═════ DATA SECTION

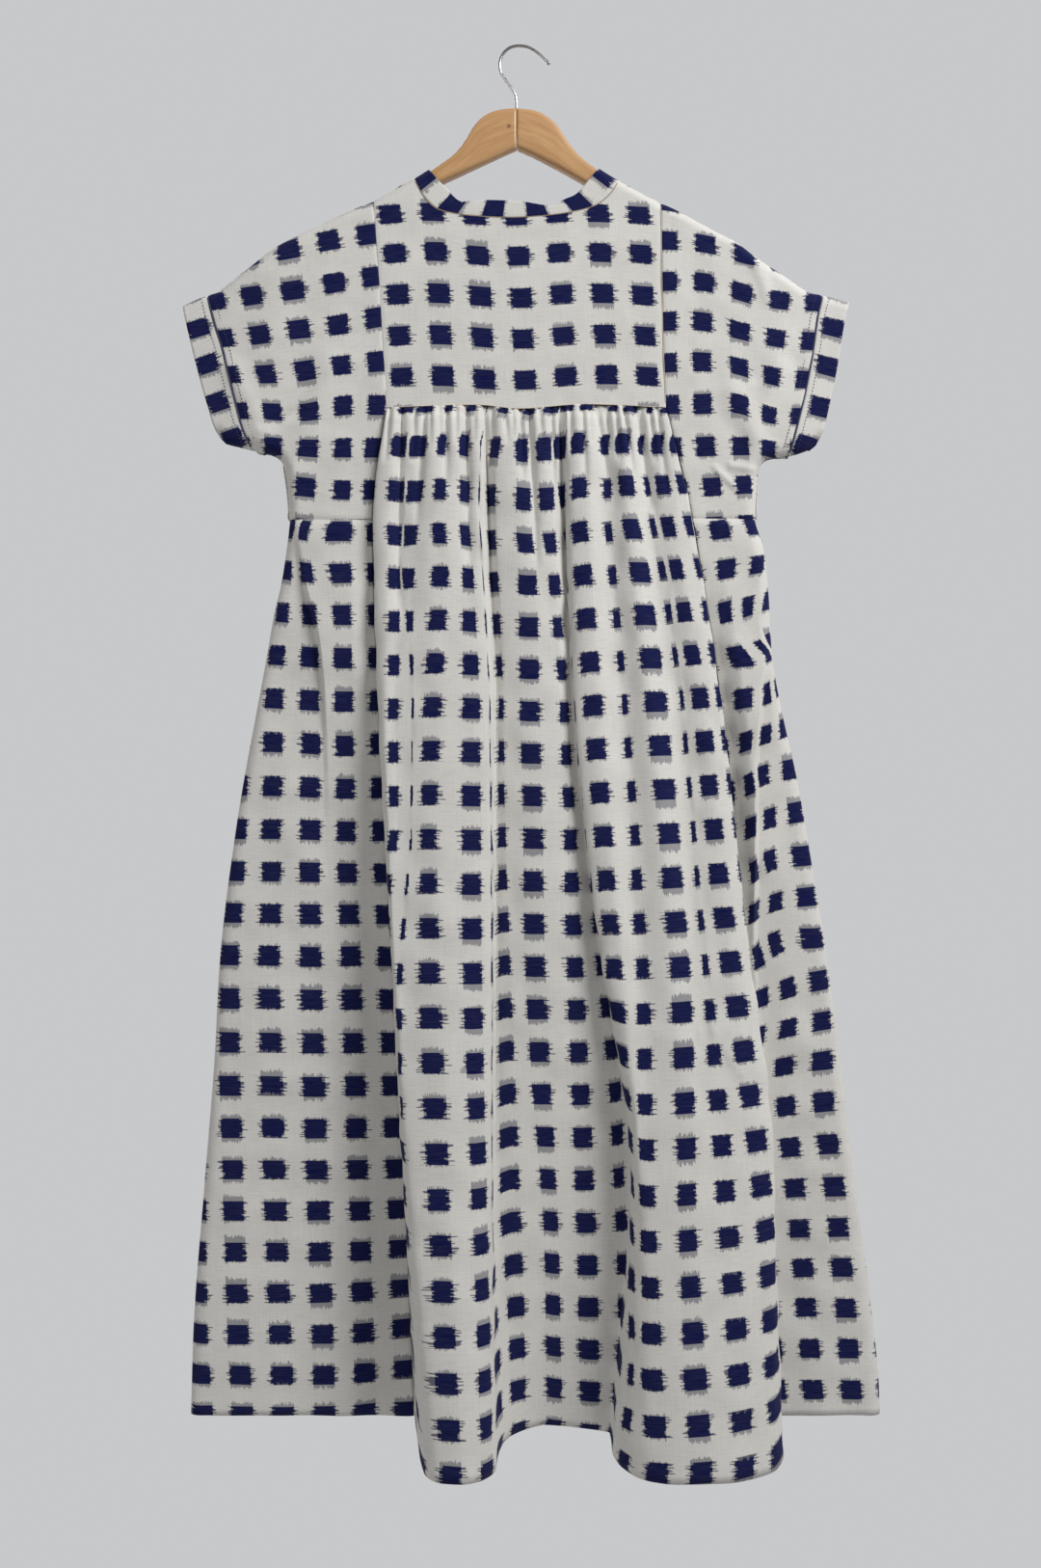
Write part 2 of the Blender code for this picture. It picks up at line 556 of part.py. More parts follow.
def build_sleeve_bands(where, look):
    columns = both_ends(CUFF_COUNT, CUFF_ENDS)
    cuffs = {"left": (LEFT_CUFF_SEAM, LEFT_CUFF_EDGE), "right": (RIGHT_CUFF_SEAM, RIGHT_CUFF_EDGE)}
    for side, (seam, edge) in cuffs.items():
        places = ring(edge, seam, edge, seam, columns, BAND_ROWS)
        grid = pull_in(places, 0, 0, 0, CURVED_SEAM)
        cloth(f"sleeve_band_{side}", grid, where, look, closed=True)


def build_collar(where, look):
    places = ring(BACK_COLLAR, BACK_NECK, FRONT_COLLAR, FRONT_NECK, neck_shares(), BAND_ROWS)
    grid = pull_in(places, 0, 0, 0, NECK_SEAM)
    cloth("collar_band", grid, where, look, closed=True)


def build_gathered_panel(where, look):
    grid = pull_in(gathered(PANEL_ROWS), SEAM, SEAM, CURVED_SEAM, 0)
    cloth("back_skirt", grid, where, look)


def outline_at(outline, z):
    """Across of a side outline at height z, below the sleeve."""
    below = [p for p in outline if p[1] <= SIDE_TOP]
    return through([p[1] for p in below][::-1], [p[0] for p in below][::-1], z)


def side_columns(z, side):
    """Across of a side skirt's grid lines at one height, from the outline to the panel's seam."""
    table = LEFT_FOLD if side == "left" else RIGHT_FOLD
    inward = 1 if side == "left" else -1
    edge = outline_at(LEFT_SIDE if side == "left" else RIGHT_SIDE, z)
    fold = through([row[0] for row in table][::-1], [row[1] for row in table][::-1], z)
    seam = seam_line(z, inward)
    room = (seam - edge) * inward
    fold_at = np.clip((fold - edge) * inward, SIDE_REACH + 2 * FOLD_WIDTH, room - 2.5 * FOLD_WIDTH)
    near_edge = np.array(SIDE_EDGE_COLUMNS)
    round_fold = fold_at + FOLD_WIDTH * np.array(FOLD_COLUMNS)
    between = (near_edge[-1:] + round_fold[:1]) / 2
    near_layer = np.linspace(round_fold[-1], room, NEAR_COLUMNS)[1:]
    return edge + inward * np.concatenate((near_edge, between, round_fold, near_layer))


def build_side_skirt(side, where, look):
    table = LEFT_FOLD if side == "left" else RIGHT_FOLD
    heights = WAIST + np.array(SIDE_SKIRT_ROWS) * (SIDE_HEM - WAIST)
    across = np.array([side_columns(z, side) for z in heights]).T
    places = np.stack([across, np.broadcast_to(heights, across.shape)], axis=-1)
    grid = pull_in(folded_side(places, table), 0, SEAM, SEAM / 2, 0)
    cloth(f"side_skirt_{side}", grid, where, look)


def build_front_skirt(where, look):
    edge = np.array(FRONT_SKIRT_EDGE)
    middle = np.linspace(2 * edge[-1], 1 - 2 * edge[-1], FRONT_SKIRT_COLUMNS)
    columns = np.concatenate((edge, middle, 1 - edge[::-1]))
    heights = np.linspace(WAIST, SIDE_HEM, FRONT_SKIRT_ROWS)
    left, right = outline_at(LEFT_SIDE, heights), outline_at(RIGHT_SIDE, heights)
    across = left + columns[:, None] * (right - left)
    places = np.stack([across, np.broadcast_to(heights, across.shape)], axis=-1)
    cloth("front_skirt", pull_in(front(places), 0, 0, SEAM / 2, 0), where, look)


def build_arm(side, where, look, cutter):
    """One wooden arm: a tube of rounded sections with both ends filled, bored for the hook."""
    table = np.array(LEFT_ARM if side == "left" else RIGHT_ARM, float)
    turn = np.linspace(0, 2 * math.pi, ARM_SIDES + 1)
    round_y = np.sign(np.sin(turn)) * np.abs(np.sin(turn)) ** ARM_ROUNDING
    round_z = np.sign(np.cos(turn)) * np.abs(np.cos(turn)) ** ARM_ROUNDING
    thick = np.full(len(table), WOOD / 2)
    thick[-1] *= TIP_THICKNESS
    places = np.zeros((len(table), len(turn), 3))
    places[:, :, 0] = table[:, :1]
    places[:, :, 1] = thick[:, None] * round_y
    top, foot = table[:, 1:2], table[:, 2:3]
    places[:, :, 2] = (top + foot) / 2 + (top - foot) / 2 * round_z
    mesh = grid_mesh(f"hanger_arm_{side}", places, closed=True)
    bm = bmesh.new()
    bm.from_mesh(mesh)
    bmesh.ops.holes_fill(bm, edges=bm.edges, sides=0)
    bmesh.ops.recalc_face_normals(bm, faces=bm.faces)
    bm.to_mesh(mesh)
    bm.free()
    arm = show(f"hanger_arm_{side}", mesh, where, look)
    bore = arm.modifiers.new("Bore", "BOOLEAN")
    bore.object = cutter
    bore.solver = "EXACT"


def build_bore(where):
    """Cutter for the hook's hole, which is half in each arm."""
    length = BORE_TOP - BORE_FOOT
    bm = bmesh.new()
    bmesh.ops.create_cone(bm, cap_ends=True, segments=12, radius1=HOLE / 2 * MM, radius2=HOLE / 2 * MM,
                          depth=length * MM)
    mesh = bpy.data.meshes.new("bore")
    bm.to_mesh(mesh)
    bm.free()
    cutter = bpy.data.objects.new("bore", mesh)
    cutter.location = (JOINT * MM, 0, (BORE_FOOT + length / 2) * MM)
    cutter.hide_render = True
    cutter.display_type = "WIRE"
    where.objects.link(cutter)
    return cutter


def build_hook(where, look):
    shares = np.concatenate((np.linspace(*HOOK_BOW), np.linspace(*HOOK_SHANK)))
    points = along(HOOK, shares)
    curve = bpy.data.curves.new("hanger_hook", "CURVE")
    curve.dimensions = "3D"
    curve.bevel_depth = WIRE / 2 * MM
    curve.bevel_resolution = 2
    curve.use_fill_caps = True
    spline = curve.splines.new("POLY")
    spline.points.add(len(points) - 1)
    for point, (x, z) in zip(spline.points, points):
        point.co = (x * MM, 0, z * MM, 1)
    curve.materials.append(look)
    where.objects.link(bpy.data.objects.new("hanger_hook", curve))


def main():
    for thing in list(bpy.data.objects):
        bpy.data.objects.remove(thing, do_unlink=True)
    parts = collection("ikat dress on a wooden hanger")
    cutters = collection("cutters")

    cotton = (0.72, 0.70, 0.64)
    build_yoke(parts, material("back yoke cotton", cotton, 0.9))
    build_collar(parts, material("collar cotton", cotton, 0.9))
    build_gathered_panel(parts, material("gathered panel cotton", cotton, 0.9))
    for side in ("left", "right"):
        build_back_side(side, parts, material(f"{side} back cotton", cotton, 0.9))
        build_side_skirt(side, parts, material(f"{side} side skirt cotton", cotton, 0.9))
    build_front_bodice(parts, material("front bodice cotton", cotton, 0.9))
    build_front_skirt(parts, material("front skirt cotton", cotton, 0.9))
    build_sleeve_bands(parts, material("sleeve band cotton", cotton, 0.9))

    bore = build_bore(cutters)
    for side in ("left", "right"):
        build_arm(side, parts, material(f"{side} arm wood", (0.55, 0.36, 0.20), 0.5), bore)
    build_hook(parts, material("hook steel", (0.60, 0.60, 0.58), 0.3, metallic=1.0))


main()
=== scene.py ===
# %% [markdown]
# # An ikat dress on its hanger
#
# The dress hangs with its back to the viewer, on a wooden hanger with a wire hook. Eleven pieces of one
# handloom cotton make it: a flat yoke, a band collar, a wide panel gathered under the yoke, a back piece
# with a grown-on cap sleeve and a skirt panel at each side, a band on each sleeve, and a plain front in two
# pieces.
#
# The solids of the CAD model give every piece its place. They could be given a fabric material as they are,
# but their facets are a finger wide. So each one is made again here as a thin sheet on the same surface,
# fine enough for gathers, creases and the lie of the woven squares.

# %% Load the frame
import math

import bmesh
import bpy
import numpy as np
from mathutils import Matrix


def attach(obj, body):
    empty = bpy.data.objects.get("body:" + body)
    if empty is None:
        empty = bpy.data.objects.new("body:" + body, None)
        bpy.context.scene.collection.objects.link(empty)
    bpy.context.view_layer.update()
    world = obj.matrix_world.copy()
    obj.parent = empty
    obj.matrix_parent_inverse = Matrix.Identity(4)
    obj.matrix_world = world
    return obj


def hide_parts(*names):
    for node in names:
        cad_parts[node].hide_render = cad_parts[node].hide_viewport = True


MM = 0.001
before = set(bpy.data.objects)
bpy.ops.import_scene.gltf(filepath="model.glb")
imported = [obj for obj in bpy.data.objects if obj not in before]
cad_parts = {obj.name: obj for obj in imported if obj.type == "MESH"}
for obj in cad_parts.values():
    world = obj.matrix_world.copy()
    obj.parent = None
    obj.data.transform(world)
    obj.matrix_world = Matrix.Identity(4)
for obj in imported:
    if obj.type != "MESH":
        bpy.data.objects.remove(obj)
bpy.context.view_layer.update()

# %% [markdown]
# ## Where the viewer stands
#
# The photograph doesn't say how far away it was taken. A metre and a half is assumed, level with the middle
# of the dress. The hook is at the origin, so the middle is 680 mm below it. A camera could be aimed with a
# constraint. Here it is simply placed and turned to look along +Y, so nothing has to be worked out each
# frame. The same numbers turn a place in the picture into millimetres, which the tables below use.

# %% Camera
VIEW_DISTANCE = 1500.0
VIEW_HEIGHT = -680.0
VIEW_ACROSS = 1.2
PIXEL = 0.89  # millimetres of the hanger's middle plane to a pixel of the picture
PICTURE_MIDDLE = (540.0, 813.0)
SENSOR_HEIGHT = 36.0
LENS = 37.3


def from_picture(column, line, out):
    """Across and up of a place in the picture, where the cloth stands so far out."""
    near = PIXEL * (1 - out / VIEW_DISTANCE)
    across = (column - PICTURE_MIDDLE[0]) * near + VIEW_ACROSS
    return across, VIEW_HEIGHT - (line - PICTURE_MIDDLE[1]) * near


def lines_from_picture(table):
    """Folds or creases in millimetres, from rows that give both ends as picture places."""
    found = []
    for column1, line1, column2, line2, out, width, height in table:
        ends = (*from_picture(column1, line1, out), *from_picture(column2, line2, out))
        found.append((*(round(place, 1) for place in ends), width, height))
    return tuple(found)


def set_camera():
    lens = bpy.data.cameras.new("view")
    lens.sensor_fit = "VERTICAL"
    lens.sensor_height = SENSOR_HEIGHT
    lens.lens = LENS
    camera = bpy.data.objects.new("view", lens)
    camera.location = (VIEW_ACROSS * MM, -VIEW_DISTANCE * MM, VIEW_HEIGHT * MM)
    camera.rotation_euler = (math.pi / 2, 0, 0)
    bpy.context.scene.collection.objects.link(camera)
    bpy.context.scene.camera = camera


set_camera()
print("camera", VIEW_DISTANCE, "mm from the hanger's middle plane")

# %% [markdown]
# ## Light
#
# White cotton shows its folds only in light that comes more from one side. A single sun would cut hard
# shadows, and an even sky alone would flatten the gathers. So a pale sky fills everything, and one broad
# lamp above and to the right shapes the folds. A weaker one fills from the left, and a third lights the
# hidden front for the other views.

# %% Sky and lamps
PALE_SKY = (0.575, 0.58, 0.595)
DARK_SKY = (0.17, 0.17, 0.175)
CHANGE = (-0.3, 0.55)  # where along Y the sky's change starts and ends
LAMPS = {  # name: place, what it is aimed at, width, power
    "window": ((1.7, -1.5, 1.1), (0, 0, -0.7), 1.2, 62),
    "room": ((-2.2, -2.4, -0.2), (0, 0, -0.8), 2.0, 16),
    "behind": ((-0.8, 2.6, 0.8), (0, 0, -0.7), 2.0, 20),
}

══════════

• **WHAT IS NEEDED**:
Beginning at the top of the data, extract each line through the line containing "return through([p[1] for" and return those lines exactly, with nothing added.

• **EXERCISE ANSWER**:
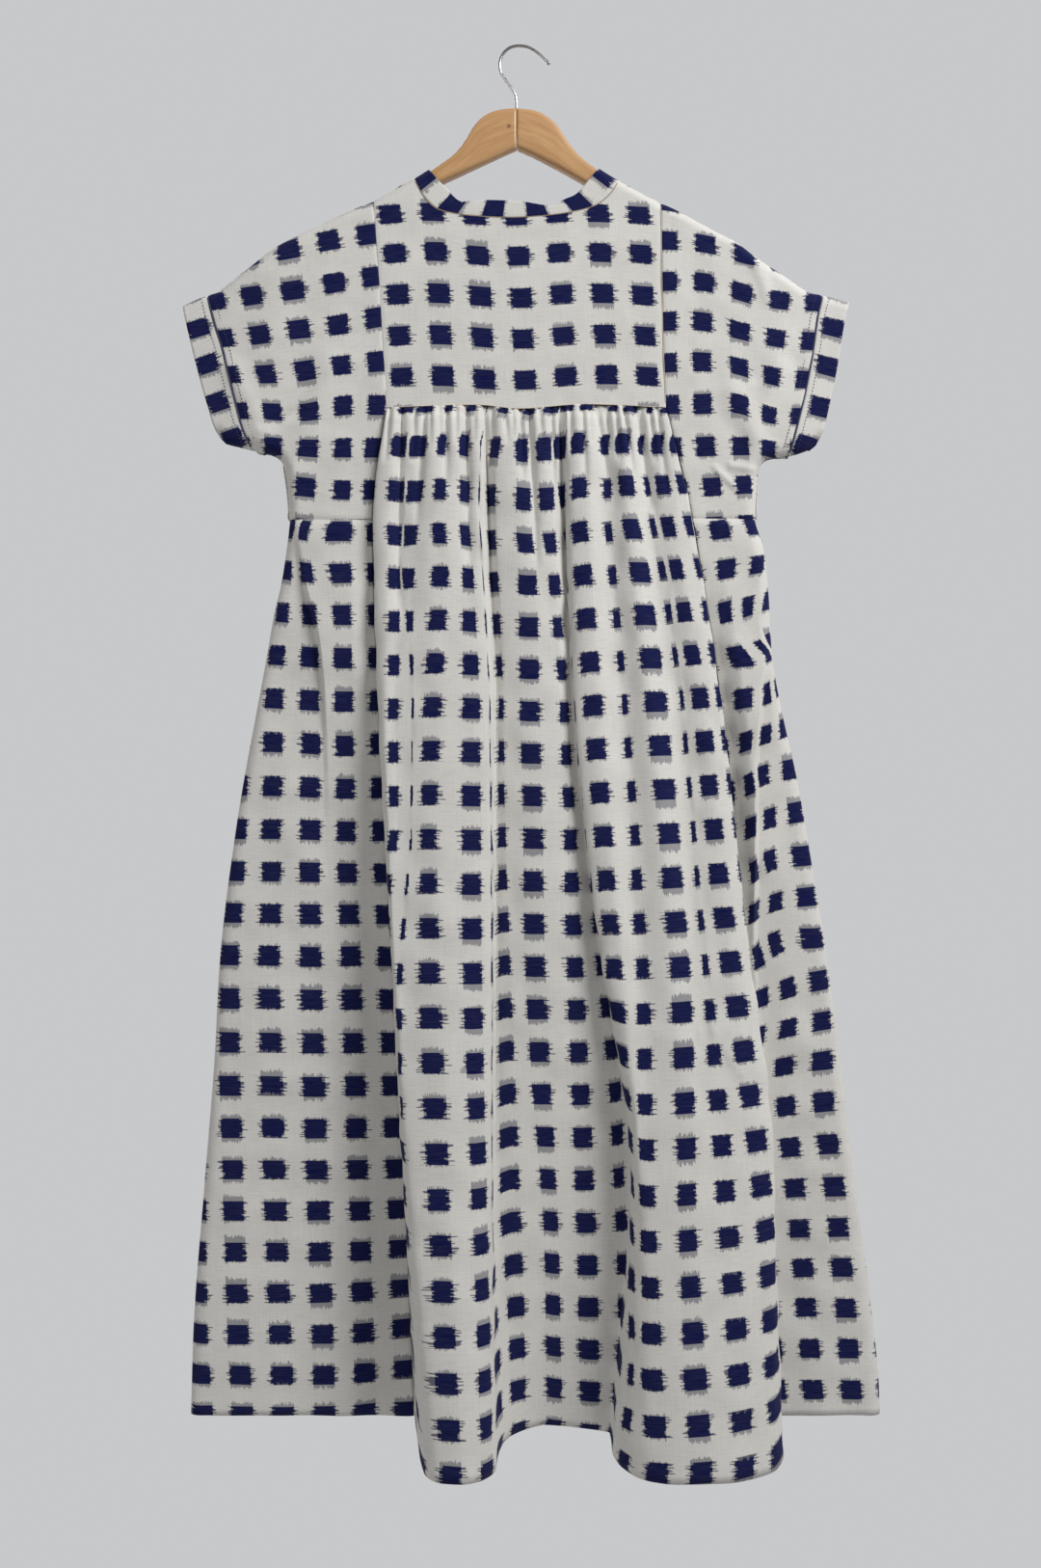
Write part 2 of the Blender code for this picture. It picks up at line 556 of part.py. More parts follow.
def build_sleeve_bands(where, look):
    columns = both_ends(CUFF_COUNT, CUFF_ENDS)
    cuffs = {"left": (LEFT_CUFF_SEAM, LEFT_CUFF_EDGE), "right": (RIGHT_CUFF_SEAM, RIGHT_CUFF_EDGE)}
    for side, (seam, edge) in cuffs.items():
        places = ring(edge, seam, edge, seam, columns, BAND_ROWS)
        grid = pull_in(places, 0, 0, 0, CURVED_SEAM)
        cloth(f"sleeve_band_{side}", grid, where, look, closed=True)


def build_collar(where, look):
    places = ring(BACK_COLLAR, BACK_NECK, FRONT_COLLAR, FRONT_NECK, neck_shares(), BAND_ROWS)
    grid = pull_in(places, 0, 0, 0, NECK_SEAM)
    cloth("collar_band", grid, where, look, closed=True)


def build_gathered_panel(where, look):
    grid = pull_in(gathered(PANEL_ROWS), SEAM, SEAM, CURVED_SEAM, 0)
    cloth("back_skirt", grid, where, look)


def outline_at(outline, z):
    """Across of a side outline at height z, below the sleeve."""
    below = [p for p in outline if p[1] <= SIDE_TOP]
    return through([p[1] for p in below][::-1], [p[0] for p in below][::-1], z)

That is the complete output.